→ WHAT YOU SHOULD DO: Take every line that has the string "scene" and copy it out.

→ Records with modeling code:
________________________________________
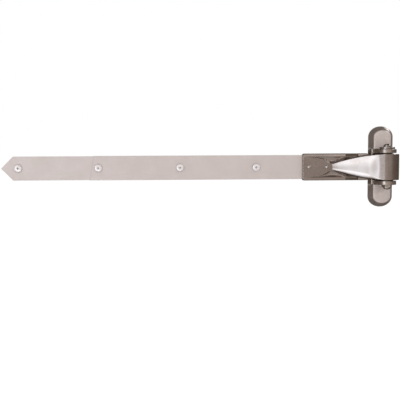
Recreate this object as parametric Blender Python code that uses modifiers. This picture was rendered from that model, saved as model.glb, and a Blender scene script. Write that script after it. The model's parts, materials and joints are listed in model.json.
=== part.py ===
"""Strap hinge for a wide gate, modelled in metres with +Z up.

The post side is an oval bracket with two ears, four screws and two snap-on covers. The gate
side is a sculpted casting riveted to a long flat bar with a spear point. A headed pin with a
washer and a cap nut joins the two sides and runs in two flanged bushings. The origin is the
middle of the bracket's back face. The front faces -Y and the closed bar points along -X.
"""

import math

import bmesh
import bpy
from mathutils import Matrix

# Clearance between pieces that touch or fit into each other
fit_gap = 0.0003

# Hinge pin and what it carries
pin_reach = 0.036
pin_diameter = 0.0095
pin_head_diameter = 0.0127
pin_head_height = 0.0052
pin_head_rim = 0.0010
pin_end_length = 0.0052
pin_washer_diameter = 0.024
pin_washer_thickness = 0.003
nut_across_flats = 0.0143
nut_hex_height = 0.0040
nut_dome_radius = 0.0064
nut_dome_height = 0.0038
nut_crown_wall = 0.0022
nut_turn = math.radians(22)
edge_break = 0.0006

# Bushings pressed into the two ends of the barrel
bushing_wall = 0.0016
bushing_length = 0.012
bushing_flange_diameter = 0.020
bushing_flange_thickness = 0.001

# Post bracket
bracket_width = 0.0413
bracket_height = 0.1334
bracket_end_rise = 0.0173
base_thickness = 0.004
block_depth = 0.008
block_shoulder = 0.0005
block_edge_break = 0.0010
side_draft = math.radians(27.0)
ear_radius = 0.0145
ear_thickness = 0.0062
ear_root_fillet = 0.0019
ear_edge_round = 0.0009

# Snap-on covers over the bracket's screws
cover_depth = 0.013
cover_wall = 0.0018
cover_edge_break = 0.0024

# Bracket screws
bracket_screw_end_inset = 0.0120
bracket_screw_clearance = 0.0020
bracket_screw_shank = 0.0063
bracket_screw_length = 0.038
bracket_screw_head = 0.0125
bracket_screw_head_height = 0.0036
bracket_screw_head_rim = 0.0016

# Strap casting
casting_length = 0.1315
casting_height = 0.0444
casting_thickness = 0.0083
casting_corner = 0.0033
casting_edge_round = 0.0022
ledge_width = 0.0050
barrel_radius = 0.0187
barrel_height = 0.0415
barrel_edge_round = 0.0010
barrel_core_gap = 0.0009
waist_inset = 0.0480
waist_width = 0.0090
crest_sink = 0.00005
ridge_flank_draft = math.radians(16.0)
ridge_edge_break = 0.0011
ridge_dish = 0.0018
dish_start = 0.012
dish_fade = 0.018
ridge_tip_overrun = 0.0045
pocket_wall = 0.0045
side_clearance = 0.003
back_clearance = 0.004
notch_length = 0.0216
notch_depth = 0.0030
notch_land = 0.0004

# Flute beside the ridge: distance in from the casting's end, inner edge above the middle, depth
flute_stations = (
    (0.0055, 0.0166, 0.0002),
    (0.0215, 0.0155, 0.0007),
    (0.0330, 0.0128, 0.0013),
    (0.0405, 0.0090, 0.0019),
    (0.0465, 0.0058, 0.0022),
    (0.0535, 0.0066, 0.0022),
    (0.0615, 0.0090, 0.0018),
    (0.0695, 0.0118, 0.0012),
    (0.0775, 0.0142, 0.0006),
    (0.0835, 0.0160, 0.0002),
)

# Bar
bar_width = 0.0397
bar_tip_width = 0.0388
bar_thickness = 0.0048
bar_length = 0.5461
bar_overrun = 0.016
bar_point_length = 0.0183
bar_point_flat = 0.0016
bar_edge_round = 0.0005
bar_step_upper_inset = 0.1486
bar_step_lower_inset = 0.1416

# Rivets that hold the bar in the casting
rivet_inset = 0.0105
rivet_pitch = 0.0295
rivet_shank = 0.0034
rivet_head = 0.0052
rivet_head_height = 0.0017
rivet_tail = 0.0056

# Bar screws: two placed from the casting's end, two from the bar's point
bar_screw_casting_inset = 0.0765
bar_screw_near_pitch = 0.125
bar_screw_far_pitch = 0.129
bar_screw_point_inset = 0.0266
bar_screw_shank = 0.0063
bar_screw_length = 0.032
bar_screw_head = 0.0122
bar_screw_head_height = 0.0034
bar_screw_head_rim = 0.0015
screw_point_length = 0.006
recess_arm = 0.0058
recess_width = 0.0014
recess_depth = 0.0018
recess_taper = 0.62

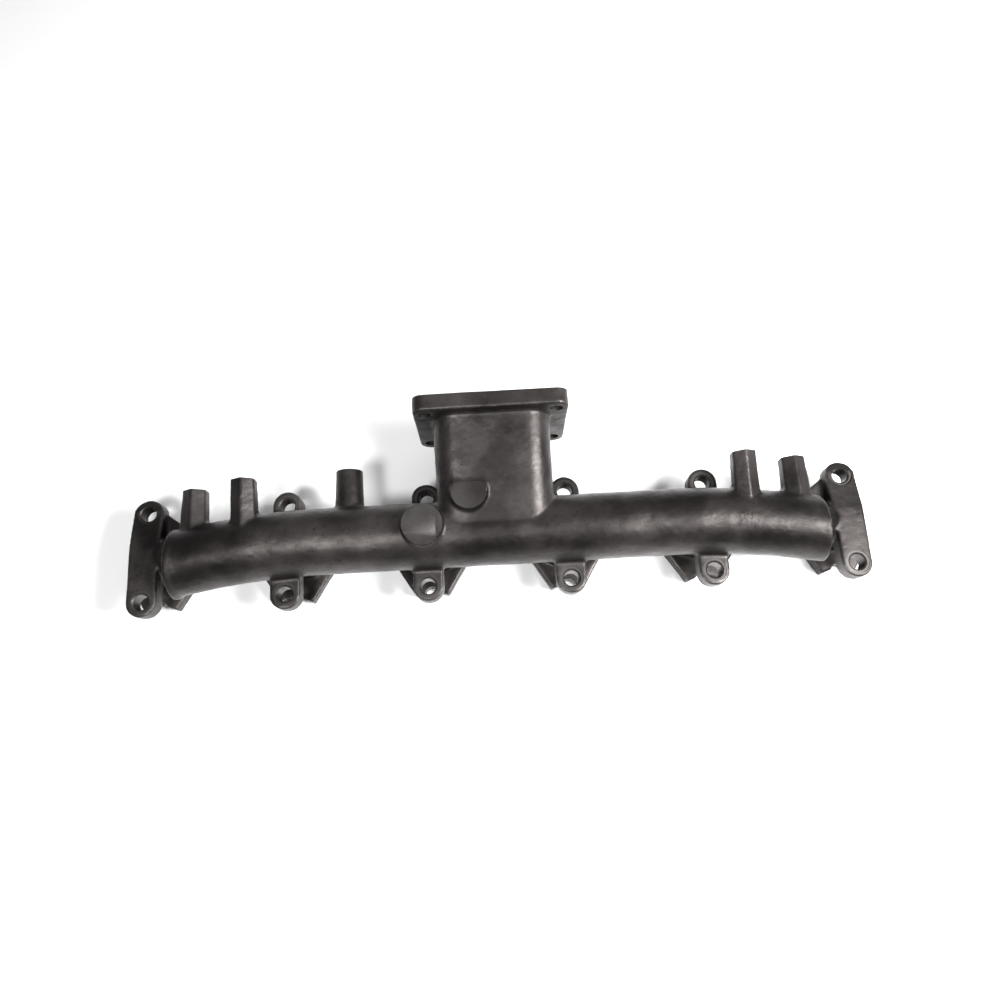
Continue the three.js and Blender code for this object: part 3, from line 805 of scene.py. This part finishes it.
for name, piece in PIECES.items():
    piece.data.materials.clear()
    piece.data.materials.append(CAST)
    piece.data.materials.append(MILLED)
    for face in piece.data.polygons:
        face.material_index = 1 if milled(face) else 0
    only(piece)
    bpy.ops.object.shade_smooth_by_angle(angle=math.radians(35))
    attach(piece, "root")
    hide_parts(name)
print(len(PIECES), "pieces dressed")

# %% [markdown]
# ## Floor, light and camera
# A plain pale floor and soft lights: the brightest from the right, a small one near the camera that
# draws a streak along the left half of the log, and a broad weak one from above. The camera looks
# down on the manifold as it lies on its port faces, a little from below its middle.

# %% Stage
floor = block("floor", (-6, 6), (-6, 6), (-0.02, -0.0005))
pale = bpy.data.materials.new("pale_floor")
pale.use_nodes = True
pale.node_tree.nodes["Principled BSDF"].inputs["Base Color"].default_value = (0.9, 0.9, 0.9, 1)
pale.node_tree.nodes["Principled BSDF"].inputs["Roughness"].default_value = 0.9
floor.data.materials.append(pale)


def soft_light(name, place, size, power):
    light = bpy.data.lights.new(name, "AREA")
    light.size = size
    light.energy = power
    lamp = bpy.data.objects.new(name, light)
    lamp.location = place
    lamp.rotation_euler = (Vector((0, 0, 0.05)) - Vector(place)).to_track_quat("-Z", "Y").to_euler()
    bpy.context.scene.collection.objects.link(lamp)


soft_light("key", (0.62, -0.2, 0.8), 0.36, 25)
soft_light("streak", (-0.26, -0.3, 0.82), 0.14, 5.5)
soft_light("fill", (0.1, 0.9, 1.3), 1.2, 4)
world = bpy.data.worlds.new("studio")
world.use_nodes = True
world.node_tree.nodes["Background"].inputs["Color"].default_value = (1, 1, 1, 1)
world.node_tree.nodes["Background"].inputs["Strength"].default_value = 0.28
bpy.context.scene.world = world
bpy.context.scene.view_settings.view_transform = "Standard"

# %% Camera
TILT, ROLL, YAW = 0.270, 0.058, -0.007
lens = bpy.data.cameras.new("camera")
lens.lens = 30.17
lens.sensor_width = 36
camera = bpy.data.objects.new("camera", lens)
turn = Matrix.Rotation(YAW, 4, "Y") @ Matrix.Rotation(TILT, 4, "X") @ Matrix.Rotation(-ROLL, 4, "Z")
camera.matrix_world = Matrix.Translation((-0.001, -0.187, 0.7464)) @ turn
bpy.context.scene.collection.objects.link(camera)
bpy.context.scene.camera = camera
print("camera set")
________________________________________
→ TASK RESPONSE:
Recreate this object as parametric Blender Python code that uses modifiers. This picture was rendered from that model, saved as model.glb, and a Blender scene script. Write that script after it. The model's parts, materials and joints are listed in model.json.
Continue the three.js and Blender code for this object: part 3, from line 805 of scene.py. This part finishes it.
    bpy.context.scene.collection.objects.link(lamp)
bpy.context.scene.world = world
bpy.context.scene.view_settings.view_transform = "Standard"
bpy.context.scene.collection.objects.link(camera)
bpy.context.scene.camera = camera